Educational stability comes from a new federal law that was recently passed and is discussed in 80 percent of temporary physical custody hearings in Jackson County.
“If we remove a child from home and their school district because a foster placement or relative placement is outside of the school district boundaries, we are basically setting them back educationally,” Williams said.
The pilot also found that the county did not discuss cultural and linguistic considerations in 40 percent of cases. Williams expects that percentage mainly follows their cases that involved the Indian Child Welfare Act.
“We definitely talk about culture when we have ICWA cases, Indian Child Welfare Act cases, because the law requires us to do things a little different and look at placements,” Williams said. “I think what this showed is that we should be looking at other cultures as well and making sure that we recognize every family’s customs and cultural traditions and making sure the placement is able to support those.”
As an attorney representing the Ho-Chunk Nation, ICWA cases are important to Homer, which is one of the reasons she is on the subcommittee.
“So we ourselves have our own legal interests to make sure these cases are handled appropriately. So at times we might be in favor of what the county is doing, but however we might not be in favor so we might show up to object to what is going on,” Homer said.
The subcommittee and CCIP are conducting a pilot in La Crosse County.
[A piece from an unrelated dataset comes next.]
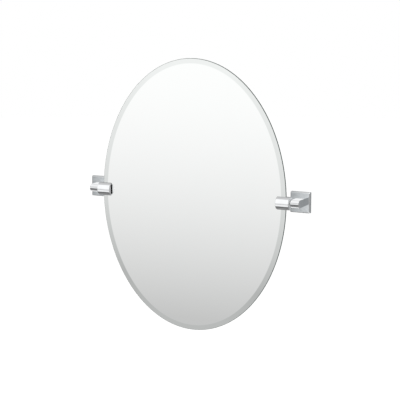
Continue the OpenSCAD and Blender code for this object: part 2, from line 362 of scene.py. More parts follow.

Once completed, Zaccard hopes the child safety decision-making model becomes the norm across the state.
“What we are doing now is continuing to meet as a subcommittee and certain subcommittee members are beginning to spread the word by giving different presentations at trainings and having people be aware that there are these circuit court forms related to child safety and doing presentations for those that want to do it,” Zaccard said. “Once we have the word out more, hopefully we can provide these trainings to other counties and get them to also use the same model.”